Main Content

Principles of Insurance Law and Regulation

RLLI Section 44

1. Hypo: Chevron Life & Health issues a "life and accident" insurance policy to Strickland under which, among other benefits, $100,000 is to be paid to the insured following an injury that causes loss of a limb but only if there is dismemberment by severance within 90 days of the injury. Strickland is attacked by a bear while on a camping trip and has one of his legs terribly injured. Doctors struggle to save the leg and, 85 days after the injury, tell Strickland that if they believe they may be able to save the leg from an amputation if they can continue treatment for another three weeks. Strickland, who is aware of the 90 day limitation in the policy, decides to go ahead with the treatment. Unfortunately, 30 days later, doctors recognize their efforts have not succeeded and are forced to amputate Strickland's leg.  Strickland now seeks the $100,000 benefit from Chevron Life. He argues the provision is unconscionable. Assuming the ideas of this section apply to life and accident policies, how should the court decide the matter?

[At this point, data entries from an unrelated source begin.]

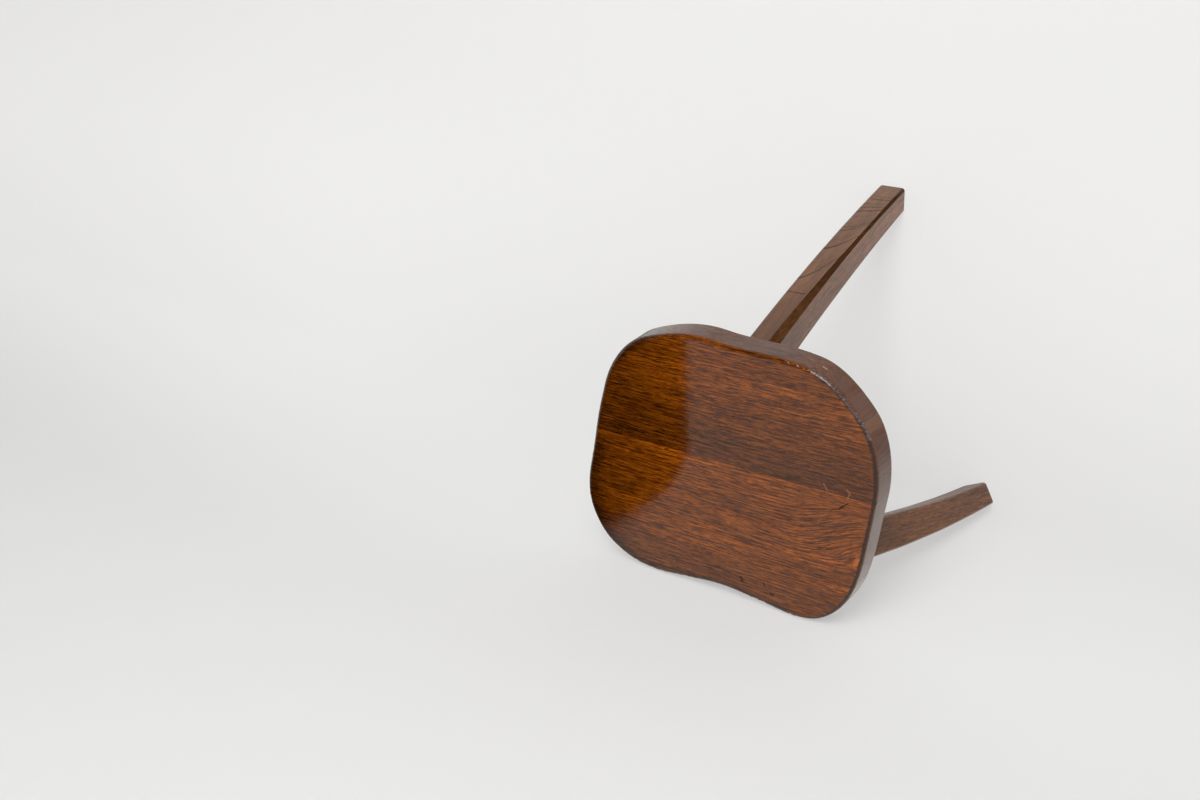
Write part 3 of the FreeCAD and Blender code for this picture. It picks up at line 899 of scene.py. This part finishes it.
def band_tones(tree, place, tone, bands):
    """Broad tones across a board: bands are (Y in metres, brightness)."""
    sideways = parts_of(tree, place)["Y"]
    sideways = maths(tree, "MULTIPLY_ADD", maths(tree, "SUBTRACT", tone, 0.5), BAND_STRAY, sideways)
    low = bands[0][0]
    span = bands[-1][0] - low
    share = maths(tree, "DIVIDE", maths(tree, "SUBTRACT", sideways, low), span)
    node = put(tree, "ValToRGB", {"Fac": share})
    stops = node.color_ramp.elements
    while len(stops) < len(bands):
        stops.new(0.5)
    for stop, (position, brightness) in zip(stops, bands):
        stop.position = (position - low) / span
    for stop, (position, brightness) in zip(stops, bands):
        stop.color = (brightness, brightness, brightness, 1.0)
    return node.outputs["Color"]


def shade(tree, colour, factor, mask=1.0):
    """Make a colour darker or lighter by a factor, where a mask says so."""
    grey = put(tree, "CombineXYZ", dict.fromkeys("XYZ", factor)).outputs["Vector"]
    return blend(tree, mask, colour, grey, "MULTIPLY")


def finish_rim(tree, place, marks, colour):
    """Stain of the rim, its end grain and scrapes, the scar with a painted highlight, and the edge. Also masks of
    the rim and underside.
    """
    masks = put(tree, "Group", {"Place": place}, node_tree=seat_rim).outputs
    rim = masks["Rim"]
    colour = blend(tree, product(tree, rim, 0.5), colour, RIM_TONE)
    across = product(tree, rim, masks["End Grain"])
    colour = blend(tree, product(tree, across, 0.75), colour, END_TONE)
    colour = shade(tree, colour, ramp(tree, masks["Scrapes"], 0.0, 1.0, 0.75, 1.25), across)
    # The pale scar, and a painted highlight where a facet of the rim catches the light
    colour = blend(tree, product(tree, marks["Scar And Highlight"], rim), colour, SCAR_AND_HIGHLIGHT_TONE)
    colour = blend(tree, product(tree, masks["Stain"], 0.9), colour, EDGE_TONE)
    return colour, rim, masks["Underside"]


def finish_seat(tree, place, tone, marks, bands, colour):
    """All that is laid over the seat's grain. Also a mask of the bare underside."""
    colour = blend(tree, 1.0, colour, band_tones(tree, place, tone, bands), "MULTIPLY")
    colour = shade(tree, colour, ramp(tree, parts_of(tree, place)["X"], *LEFT_END))
    colour = shade(tree, colour, DUSK_SHADE, marks["Dusk"])
    colour = blend(tree, product(tree, marks["Light"], 0.45), colour, FLECK_TONE)
    colour, rim, bare = finish_rim(tree, place, marks, colour)
    # Painted reflection: a greyish strip with pale glints, standing in for light caught by lumpy lacquer along one
    # corner
    above = product(tree, marks["Glint Strip"], maths(tree, "SUBTRACT", 1.0, rim))
    glint_colour = blend(tree, marks["Glints"], GLINT_STRIP_TONE, GLINT_TONE)
    return blend(tree, product(tree, above, 0.75), colour, glint_colour), bare


# %% [markdown]
# Every leg gets painted shade just under the seat: its colour darkens toward the top. The single leg has more
# to show: its side faces are paler and more open in the grain, its outer face has the arched lines and one
# dark streak across it, and the drawknife's flat has a streaky colour of its own.

# %% The finish of the legs
LINE_TONE = (*LEG_LOOK["dark"], 1.0)
SIDE_TINT = (1.34, 1.20, 1.10, 1.0)
SIDE_PORES = 0.6
STREAK_TONE = (0.035, 0.008, 0.003, 1.0)
LEG_STREAK = [(0.000, 0.2638, -0.0140, 0.2646, 0.0007), (-0.0140, 0.2646, -0.0270, 0.2637, 0.0009)]
FLAT_TONE = (0.066, 0.026, 0.008, 1.0)
FLAT_LOW_TONE = (0.030, 0.011, 0.004, 1.0)
FLAT_TURNS = (0.20, 0.32)
FLAT_STREAKS = (420.0, 420.0, 22.0)
# Painted shade under the seat: a leg's colour darkens toward its top
SHADE_UNDER_SEAT = (0.20, 0.40, 1.0, 0.58)


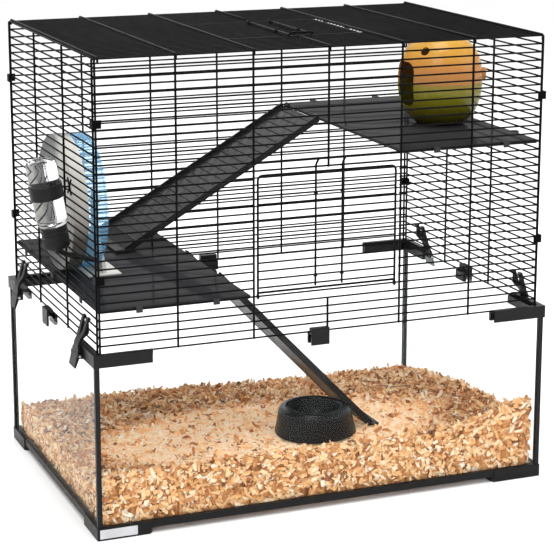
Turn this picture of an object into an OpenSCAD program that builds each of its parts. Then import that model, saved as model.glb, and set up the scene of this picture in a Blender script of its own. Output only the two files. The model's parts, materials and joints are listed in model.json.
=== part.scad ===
// Hamster cage: a glass tank with a welded wire top, two shelves, two ramps and its fittings.
// Millimetres. X runs along the front, the front faces -Y, Z is up from the surface it stands on.

/* [Tank] */
// Overall width over the feet
base_w = 600; // [560:5:720]
// Overall depth over the feet
base_d = 404; // [384:4:488]
// Height of the glass rim above the table
tank_h = 226; // [186:1:276]
// Thickness of the glass
glass_t = 5; // [4:0.5:6]
// Height of the feet
foot_h = 16; // [14:1:20]
// Length of a foot's arm along the front
foot_arm_x = 70; // [50:1:90]
// Length of a foot's arm along the side
foot_arm_y = 62; // [45:1:80]
// Length of a rim bracket's arm along the front
bracket_arm_x = 74; // [50:1:90]
// Length of a rim bracket's arm along the side
bracket_arm_y = 76; // [70:1:90]
// Length of the small rim clips
clip_len = 24; // [16:1:32]

/* [Wire top] */
// Spaces between the level wires, bottom to top
wall_gaps = 34; // [31:1:41]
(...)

2. Take a jurisdiction, perhaps the state in which your law school is situated and do a search to find a case in which a court held a provision in an insurance policy to be unconscionable. Notice that I am not asking you to find instances where the claims behavior was unconscionable, but where the actual provision relied upon by the insurer was unconscionable. In some jurisdictions, this search may take considerable time. What is the ratio in your jurisdiction of cases in which the court rejected an unconscionability argument to one in which it was accepted? Why is this?